Erlang pattern matching

The book club at work picked Programming Erlang as the next book. Handily enough this is also one of the languages I’ll be studying as part of Seven languages in seven weeks.

Pattern Matching - The price of things

One of the really cool features of erlang is pattern matching. A good example of this is writing a module to calculate the price of shopping. Starting very simply:

-module(shop).
-export([cost/1]).

cost(oranges)   -> 5;
cost(newspaper) -> 8;
cost(apples)    -> 2;
cost(pears)     -> 9;
cost(milk)      -> 7.

This module exports a single function with a single argument. The single function is made up a number of clauses (each separated with a semi-colon). Each function definition takes what in erlang is called an atom (like a ruby symbol). Any argument starting with a lower case letter is a symbol. When this function is called erlang matches against definitions and executes the correct one. So calling shop:cost(orange) would return 5.

Extending to lists

Extending the previous example to something more useful consider a shopping list made up in following way:

List = [{pears, 2}, {apples, 3}].

The square brackets in erlang define a list. The squirrely brackets are used to define a tuple. In the absence of a fuller type system erlang atoms are often used to mark what a tuple represents. So this list contains 2 pears and 3 apples.

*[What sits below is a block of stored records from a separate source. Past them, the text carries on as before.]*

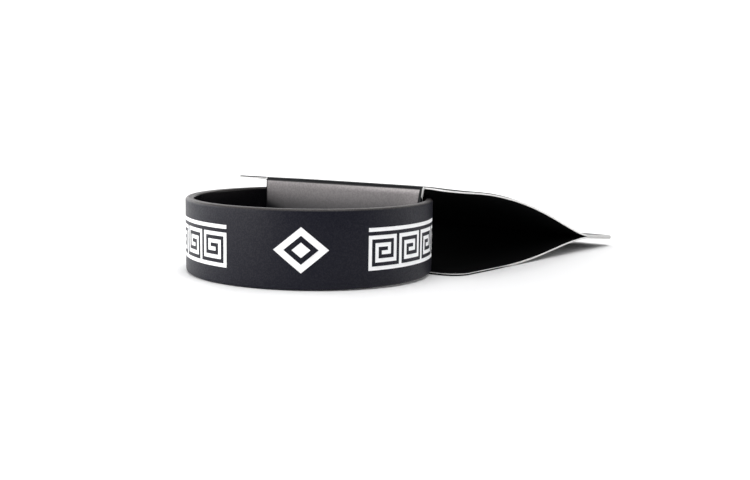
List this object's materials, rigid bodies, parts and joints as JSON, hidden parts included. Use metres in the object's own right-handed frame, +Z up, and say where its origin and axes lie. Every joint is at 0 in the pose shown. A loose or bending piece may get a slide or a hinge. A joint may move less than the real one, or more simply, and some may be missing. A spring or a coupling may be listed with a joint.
{
  "type": "silicone wristband on a folded display card",
  "caption": "Wide black silicone wristband with a sunk white lozenge and key pattern, hooked on a plain black card that is folded round it and glued to a tab behind.",
  "frame": {"origin": "middle of the footprint, on the surface that the part rests on", "axes": "+Z up along the band's axis, +Y from the band towards the card's glued tab, +X along the card's spine"},
  "size_m": [0.088, 0.1501, 0.024],
  "materials": {
    "black_silicone": "matte moulded silicone with a soft sheen",
    "white_fill": "matte white silicone ink in the sunk pattern",
    "black_card": "satin black coated board with a white core"
  },
  "bodies": {
    "root": {"silicone_band": "black_silicone", "front_motif_fill": "white_fill", "right_fret_fill": "white_fill", "left_fret_fill": "white_fill", "display_card": "black_card"}
  },
  "joints": []
}
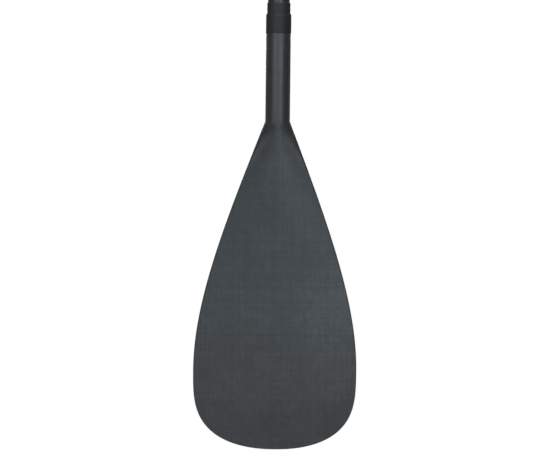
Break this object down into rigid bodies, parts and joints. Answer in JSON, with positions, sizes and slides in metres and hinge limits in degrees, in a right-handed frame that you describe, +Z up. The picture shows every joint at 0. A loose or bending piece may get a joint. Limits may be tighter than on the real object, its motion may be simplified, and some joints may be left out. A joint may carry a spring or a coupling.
{
  "type": "single blade paddle",
  "caption": "Adjustable single blade paddle: a teardrop carbon blade with a round neck, a telescoping shaft held by a cam clamp, and a T-grip.",
  "frame": {"origin": "on the shaft's axis, at the top edge of the joint sleeve where the bare lower shaft begins", "axes": "+Z up the shaft towards the T-grip, -Y the way the blade's power face looks, X across the blade"},
  "size_m": [0.2158, 0.0901, 1.6997],
  "materials": {
    "carbon_weave": "satin",
    "carbon_tube": "satin",
    "shrink_sleeve": "satin",
    "clamp_plastic": "satin",
    "grip_shell": "satin",
    "nylon": "satin",
    "rubber": "matte",
    "stainless_steel": "satin",
    "foam": "matte"
  },
  "bodies": {
    "blade_section": {"blade_front_laminate": "carbon_weave", "blade_back_laminate": "carbon_weave", "blade_core": "foam", "neck_plug": "foam", "lower_shaft": "carbon_tube", "joint_sleeve": "shrink_sleeve", "shaft_bulkhead": "foam", "clamp_collar": "clamp_plastic", "clamp_liner": "nylon", "tension_bolt": "stainless_steel", "cam_saddle": "nylon", "lever_pin": "stainless_steel", "nut_washer": "stainless_steel"},
    "lever": {"clamp_lever": "clamp_plastic"},
    "nut": {"thumb_nut": "clamp_plastic"},
    "grip_section": {"upper_shaft": "carbon_tube", "guide_bush": "nylon", "guide_o_ring": "rubber", "grip_stem": "nylon", "grip_front_shell": "grip_shell", "grip_rear_shell": "grip_shell", "grip_filler": "foam", "grip_sleeve": "shrink_sleeve"}
  },
  "joints": [
    {"name": "shaft_extension", "type": "slide", "parent": "blade_section", "child": "grip_section", "axis": [0, 0, 1], "range_m": [0, 0.4]},
    {"name": "clamp_lever_hinge", "type": "hinge", "parent": "blade_section", "child": "lever", "pos_m": [0.019, 0.026, 0.653], "axis": [0, 0, 1], "range_deg": [0, 140]},
    {"name": "thumb_nut_turn", "type": "hinge", "parent": "blade_section", "child": "nut", "pos_m": [-0.0158, 0.026, 0.653], "axis": [1, 0, 0], "range_deg": [-360, 360]}
  ]
}
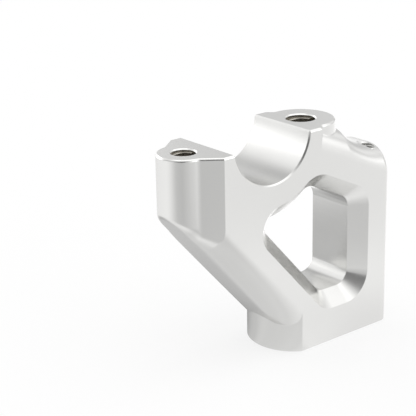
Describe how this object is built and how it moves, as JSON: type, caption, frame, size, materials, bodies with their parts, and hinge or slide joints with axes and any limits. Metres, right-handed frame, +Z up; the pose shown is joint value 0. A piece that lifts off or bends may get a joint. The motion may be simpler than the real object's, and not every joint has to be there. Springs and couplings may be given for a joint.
{
  "type": "motorcycle bar riser",
  "caption": "Machined handlebar riser: flat base, diagonal strut, open window, and two posts with tapped holes around a half-round bar cradle.",
  "frame": {"origin": "on the base plane, at the middle of the base from nose to rear face, midway between the side faces", "axes": "+Z up from the base, Y along the handlebar, +X from the front post to the rear face"},
  "size_m": [0.089, 0.0274, 0.0777],
  "materials": {
    "satin_aluminium": "satin, bead blasted and clear anodised"
  },
  "bodies": {
    "root": {"riser_body": "satin_aluminium"}
  },
  "joints": []
}
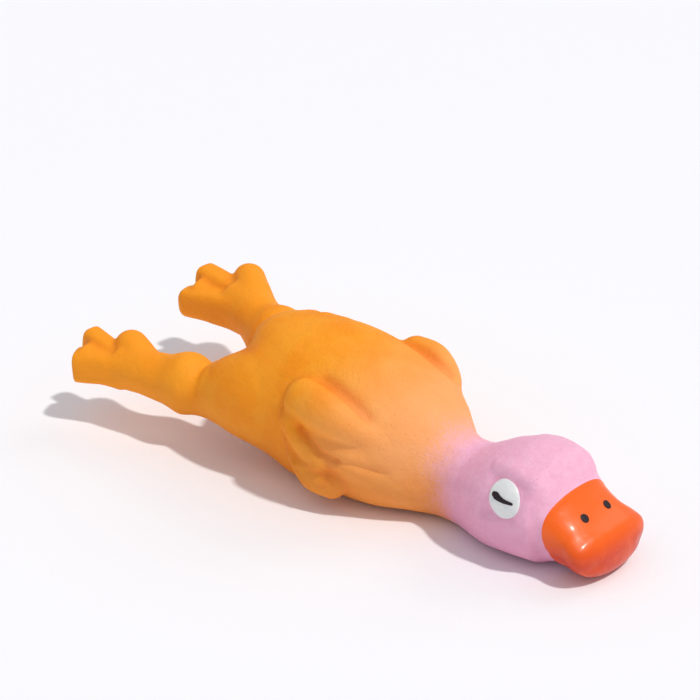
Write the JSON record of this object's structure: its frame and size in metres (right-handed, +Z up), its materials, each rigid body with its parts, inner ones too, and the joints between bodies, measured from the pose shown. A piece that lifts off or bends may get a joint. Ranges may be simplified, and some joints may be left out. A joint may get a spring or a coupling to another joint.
{
  "type": "squeaky rubber bird toy",
  "caption": "Stuffed latex squeaky toy shaped like a plucked duck lying on its belly, with a bending neck, legs and feet and a press-in back over a reed squeaker.",
  "frame": {"origin": "on the floor under the middle of the toy's outer box, lying on its belly", "axes": "+X from the feet to the bill, +Y to the bird's left, +Z up"},
  "size_m": [0.188, 0.075, 0.0433],
  "materials": {
    "body_latex": "matte airbrushed latex, fine pores",
    "patch_latex": "matte unpainted latex patch",
    "head_latex": "satin pink latex",
    "bill_latex": "glossy orange latex",
    "foot_latex": "matte deep orange latex",
    "eye_paint": "glossy white paint",
    "dark_paint": "glossy dark brown paint",
    "fibre": "white polyester fibre fill",
    "bladder_plastic": "milky soft polyethylene",
    "tube_plastic": "hard white styrene",
    "reed_film": "thin stiff film"
  },
  "bodies": {
    "torso": {"torso_skin": "body_latex", "belly_patch": "patch_latex", "torso_stuffing": "fibre", "squeaker_base": "bladder_plastic", "squeaker_bellows": "bladder_plastic", "reed_tube": "tube_plastic", "reed_wedge": "tube_plastic", "reed": "reed_film", "neck_flex": "body_latex", "left_hip_flex": "body_latex", "right_hip_flex": "body_latex"},
    "back": {"back_panel": "body_latex", "squeaker_crown": "bladder_plastic"},
    "neck": {"neck_skin": "head_latex", "head_flex": "head_latex"},
    "head": {"head_skin": "head_latex", "head_stuffing": "fibre", "bill_skin": "bill_latex", "left_eye_white": "eye_paint", "right_eye_white": "eye_paint", "left_pupil": "dark_paint", "right_pupil": "dark_paint", "left_nostril": "dark_paint", "right_nostril": "dark_paint"},
    "left_leg": {"left_leg_skin": "body_latex", "left_ankle_flex": "body_latex"},
    "right_leg": {"right_leg_skin": "body_latex", "right_ankle_flex": "body_latex"},
    "left_foot": {"left_foot": "foot_latex"},
    "right_foot": {"right_foot": "foot_latex"}
  },
  "joints": [
    {"name": "back_squeeze", "type": "slide", "parent": "torso", "child": "back", "axis": [0, 0, -1], "range_m": [0, 0.006], "stiffness_N_per_m": 300, "deforming": ["torso_stuffing", "squeaker_bellows"]},
    {"name": "neck_sway", "type": "hinge", "parent": "torso", "child": "neck", "pos_m": [0.038, 0, 0.0148], "axis": [0, 0, 1], "range_deg": [-18, 18], "stiffness_Nm_per_rad": 0.3, "deforming": ["neck_flex"]},
    {"name": "head_nod", "type": "hinge", "parent": "neck", "child": "head", "pos_m": [0.049, 0, 0.015], "axis": [0, -1, 0], "range_deg": [0, 22], "stiffness_Nm_per_rad": 0.3, "deforming": ["head_flex"]},
    {"name": "left_hip", "type": "hinge", "parent": "torso", "child": "left_leg", "pos_m": [-0.043, 0.0173, 0.0208], "axis": [0, 1, 0], "range_deg": [-8, 25], "stiffness_Nm_per_rad": 0.15, "deforming": ["left_hip_flex"]},
    {"name": "right_hip", "type": "hinge", "parent": "torso", "child": "right_leg", "pos_m": [-0.043, -0.0173, 0.019], "axis": [0, 1, 0], "range_deg": [-8, 25], "stiffness_Nm_per_rad": 0.15, "deforming": ["right_hip_flex"]},
    {"name": "left_ankle", "type": "hinge", "parent": "left_leg", "child": "left_foot", "pos_m": [-0.066, 0.0229, 0.0225], "axis": [0, 1, 0], "range_deg": [-20, 30], "stiffness_Nm_per_rad": 0.06, "deforming": ["left_ankle_flex"]},
    {"name": "right_ankle", "type": "hinge", "parent": "right_leg", "child": "right_foot", "pos_m": [-0.066, -0.0229, 0.0195], "axis": [0, 1, 0], "range_deg": [-20, 30], "stiffness_Nm_per_rad": 0.06, "deforming": ["right_ankle_flex"]}
  ]
}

A neat way of matching a list that erlang offers is the ability to match the head of a list and the tail(the rest of the list). The syntax for doing this is simply [Head | Tail]. You can also grab more than one element if you wanted [First, Second | Tail] and so on. So adding to the previous example:

-module(shop).
-export([cost/1]).

cost(oranges)   -> 5;
cost(newspaper) -> 8;
cost(apples)    -> 2;
cost(pears)     -> 9;
cost(milk)      -> 7;

cost([{Item, Quantity} | RestOfList])
    -> (cost(Item) * Quantity) + cost(RestOfList);
cost([]) -> 0.

The really neat pattern matching happens when erlang sees the [{Item, Quantity} | RestOfList]. This path will be executed when erlang is given a list where the first element in the list is a tuple with two parts. The value of Item and Quantity get bound to the values in the tuple. The value of RestOfList gets bound to everything that remained in the list. We can then call the same function recursively to get the cost of all the rest of the list. The only remaining thing is to tell erlang that the cost of an empty list is zero.